Given instruction:
All material below is to be reproduced exactly.

Available data:
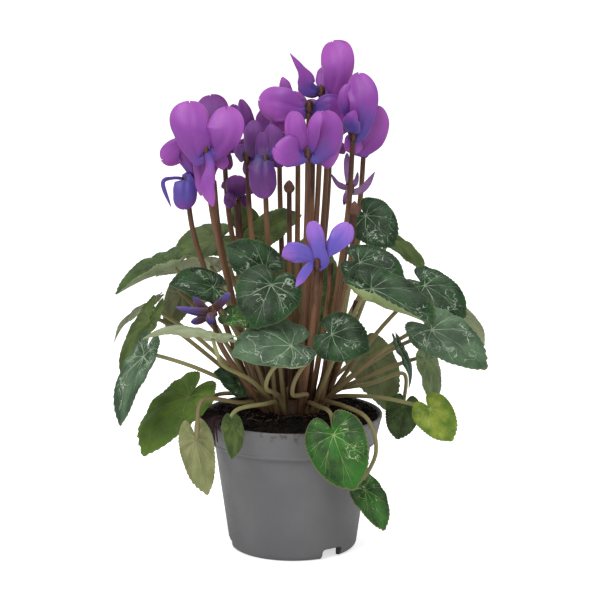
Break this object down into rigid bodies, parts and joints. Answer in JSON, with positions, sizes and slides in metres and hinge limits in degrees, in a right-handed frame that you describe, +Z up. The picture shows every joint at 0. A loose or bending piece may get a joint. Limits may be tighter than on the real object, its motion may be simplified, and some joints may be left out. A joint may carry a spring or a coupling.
{
  "type": "potted cyclamen",
  "caption": "Flowering mini cyclamen with marbled heart-shaped leaves and swept-back violet petals, growing in a round plastic nursery pot filled with soil; stands on any flat surface",
  "frame": {"origin": "centre of the pot's underside, on the surface that the pot stands on", "axes": "+Z up along the pot's axis, -Y toward the front of the plant (the side the picture shows), +X to the right"},
  "size_m": [0.2148, 0.1643, 0.2985],
  "materials": {
    "pot": "satin",
    "soil": "matte",
    "stalks": "satin",
    "dark_leaf": "satin",
    "bright_leaf": "satin",
    "olive_leaf": "matte",
    "pale_leaf": "matte",
    "petal": "satin",
    "blue_petal": "satin",
    "spent_petal": "matte",
    "bud": "matte"
  },
  "bodies": {
    "root": {"pot": "pot", "soil": "soil", "tuber_and_stalks": "stalks", "leaf_back_left": "bright_leaf", "leaf_left_arm": "dark_leaf", "leaf_left_pale": "pale_leaf", "leaf_left_dark": "dark_leaf", "leaf_left_droop": "dark_leaf", "leaf_left_hang": "olive_leaf", "leaf_left_small": "olive_leaf", "leaf_left_low": "dark_leaf", "leaf_left_flat": "pale_leaf", "leaf_mid_upper": "dark_leaf", "leaf_mid_lower": "dark_leaf", "leaf_mid_bright": "bright_leaf", "leaf_back_olive": "olive_leaf", "leaf_back_curl": "olive_leaf", "leaf_right_top": "dark_leaf", "leaf_right_rear": "bright_leaf", "leaf_right_inner": "dark_leaf", "leaf_right_big": "dark_leaf", "leaf_right_outer": "dark_leaf", "leaf_right_far": "dark_leaf", "leaf_right_pale": "pale_leaf", "leaf_right_hang": "olive_leaf", "leaf_right_bright": "bright_leaf", "leaf_right_shade": "dark_leaf", "leaf_front_left": "dark_leaf", "leaf_front_right": "dark_leaf", "leaf_front_low": "bright_leaf", "leaf_front_folded": "olive_leaf", "leaf_low_left": "bright_leaf", "leaf_low_left_hang": "pale_leaf", "leaf_right_edge": "dark_leaf", "leaf_inner_dark": "dark_leaf", "leaf_low_right_trail": "bright_leaf", "leaf_inner_left": "dark_leaf", "leaf_rear_left": "dark_leaf", "leaf_rear_mid": "dark_leaf", "leaf_rear_right": "dark_leaf", "leaf_rear_low": "dark_leaf", "bloom_left_front": "petal", "bloom_left_side": "petal", "bloom_left_back": "petal", "bloom_mid_left": "petal", "bloom_mid": "petal", "bloom_centre_back": "petal", "bloom_centre_front": "petal", "bloom_top": "petal", "bloom_back": "petal", "bloom_right": "petal", "bloom_right_back": "petal", "bloom_mid_low": "petal", "bloom_far_left": "petal", "bloom_far_right": "petal", "bloom_small_front": "blue_petal", "bloom_spent_left": "blue_petal", "bloom_star": "spent_petal", "bud_right": "bud", "bud_dark": "bud"}
  },
  "joints": []
}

Output of the exercise:
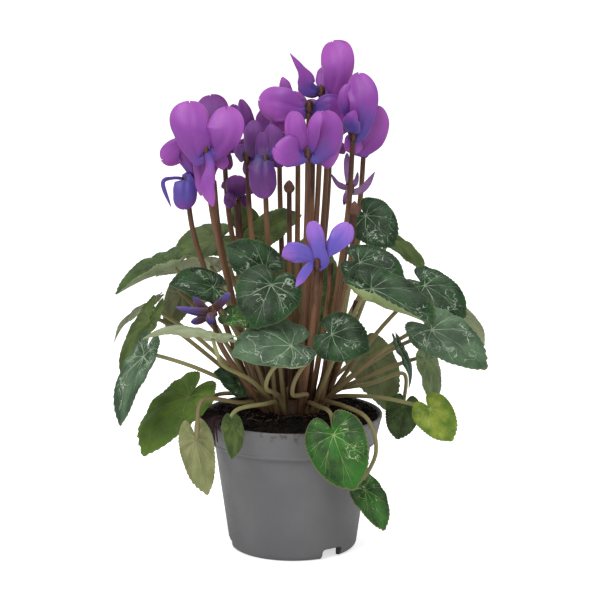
Break this object down into rigid bodies, parts and joints. Answer in JSON, with positions, sizes and slides in metres and hinge limits in degrees, in a right-handed frame that you describe, +Z up. The picture shows every joint at 0. A loose or bending piece may get a joint. Limits may be tighter than on the real object, its motion may be simplified, and some joints may be left out. A joint may carry a spring or a coupling.
{
  "type": "potted cyclamen",
  "caption": "Flowering mini cyclamen with marbled heart-shaped leaves and swept-back violet petals, growing in a round plastic nursery pot filled with soil; stands on any flat surface",
  "frame": {"origin": "centre of the pot's underside, on the surface that the pot stands on", "axes": "+Z up along the pot's axis, -Y toward the front of the plant (the side the picture shows), +X to the right"},
  "size_m": [0.2148, 0.1643, 0.2985],
  "materials": {
    "pot": "satin",
    "soil": "matte",
    "stalks": "satin",
    "dark_leaf": "satin",
    "bright_leaf": "satin",
    "olive_leaf": "matte",
    "pale_leaf": "matte",
    "petal": "satin",
    "blue_petal": "satin",
    "spent_petal": "matte",
    "bud": "matte"
  },
  "bodies": {
    "root": {"pot": "pot", "soil": "soil", "tuber_and_stalks": "stalks", "leaf_back_left": "bright_leaf", "leaf_left_arm": "dark_leaf", "leaf_left_pale": "pale_leaf", "leaf_left_dark": "dark_leaf", "leaf_left_droop": "dark_leaf", "leaf_left_hang": "olive_leaf", "leaf_left_small": "olive_leaf", "leaf_left_low": "dark_leaf", "leaf_left_flat": "pale_leaf", "leaf_mid_upper": "dark_leaf", "leaf_mid_lower": "dark_leaf", "leaf_mid_bright": "bright_leaf", "leaf_back_olive": "olive_leaf", "leaf_back_curl": "olive_leaf", "leaf_right_top": "dark_leaf", "leaf_right_rear": "bright_leaf", "leaf_right_inner": "dark_leaf", "leaf_right_big": "dark_leaf", "leaf_right_outer": "dark_leaf", "leaf_right_far": "dark_leaf", "leaf_right_pale": "pale_leaf", "leaf_right_hang": "olive_leaf", "leaf_right_bright": "bright_leaf", "leaf_right_shade": "dark_leaf", "leaf_front_left": "dark_leaf", "leaf_front_right": "dark_leaf", "leaf_front_low": "bright_leaf", "leaf_front_folded": "olive_leaf", "leaf_low_left": "bright_leaf", "leaf_low_left_hang": "pale_leaf", "leaf_right_edge": "dark_leaf", "leaf_inner_dark": "dark_leaf", "leaf_low_right_trail": "bright_leaf", "leaf_inner_left": "dark_leaf", "leaf_rear_left": "dark_leaf", "leaf_rear_mid": "dark_leaf", "leaf_rear_right": "dark_leaf", "leaf_rear_low": "dark_leaf", "bloom_left_front": "petal", "bloom_left_side": "petal", "bloom_left_back": "petal", "bloom_mid_left": "petal", "bloom_mid": "petal", "bloom_centre_back": "petal", "bloom_centre_front": "petal", "bloom_top": "petal", "bloom_back": "petal", "bloom_right": "petal", "bloom_right_back": "petal", "bloom_mid_low": "petal", "bloom_far_left": "petal", "bloom_far_right": "petal", "bloom_small_front": "blue_petal", "bloom_spent_left": "blue_petal", "bloom_star": "spent_petal", "bud_right": "bud", "bud_dark": "bud"}
  },
  "joints": []
}